A bibliometric analysis deconstructing research on how digitalisation affects knowledge workers


  • Henry Isegran
  • Mats Kuvene
  • Karl Joachim Breunig Oslo Business School - OsloMet




Bibliometric analysis, Digitalization, Knowledge Intensive work, Knowledge worker autonomy


Whereas previous waves of automation have predominantly affected labour intensive work, current cognitive technologies enable automation and commoditization of knowledge intensive work. However, extant research provides limited understanding of how this man-machine collaboration will unfold. Moreover, knowledge intensive firms, such as professional service firms, are characterized by how professionals show a preference for autonomy, exhibiting a distaste for control, supervision, and formal organizational processes.
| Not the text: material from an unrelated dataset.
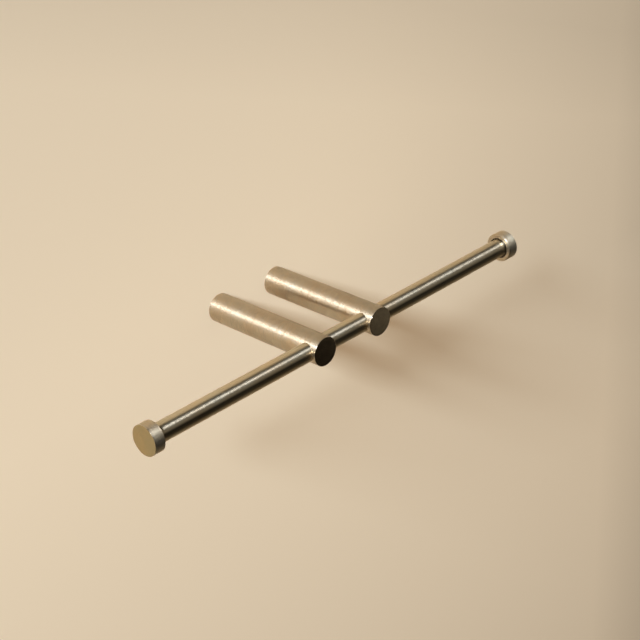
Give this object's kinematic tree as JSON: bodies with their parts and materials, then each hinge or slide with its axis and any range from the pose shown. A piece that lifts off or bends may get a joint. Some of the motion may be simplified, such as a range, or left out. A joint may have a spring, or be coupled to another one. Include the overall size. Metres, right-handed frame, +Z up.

Therefore, it is particularly prudent to investigate how knowledge workers will be affected by the introduction of technologies like AI, IoT and Big Data, giving special attention to their professional autonomy. However, there exist limited empirical studies on how the interaction between autonomous professionals and machines unfold in practice, and there exist no unifying theory explaining the effect of digitalization on this type of knowledge intensive work. To provide a starting point for subsequent research, we offer a structured literature review aided by a bibliometric analysis to identify core contributions that can identify and synthesize main dimensions in extant research. We experimented with different searches phrases at Web of Science, and ended up with combining (Digi* OR techno*) AND autonomy, which resulted in 3961 articles. By excluding irrelevant categories our result was 815 articles. We then performed a bibliometric analysis aided by VOSviewer and narrowed our dataset down to 15 core articles. A content analysis of these core articles identified three different goals of digital implementation; digital tools to enhance communication and sharing of information, digital tools for better decisions and digital tools for monitoring and control. We found paradoxical relations regarding worker autonomy and technology within all three goals. The content analysis points in the direction that the increased control following the new technology dominated the gained autonomy for knowledge professionals. We found three dominating factors that could be used to explain how the professionals perceived the change in autonomy. These are; what kind of job, what kind of technology and the professional’s attitude towards social status, technology, change and knowledge sharing. We suggest that practitioners who are implementing digital technologies must pay attention to relations that affect knowledge professionals perceived autonomy.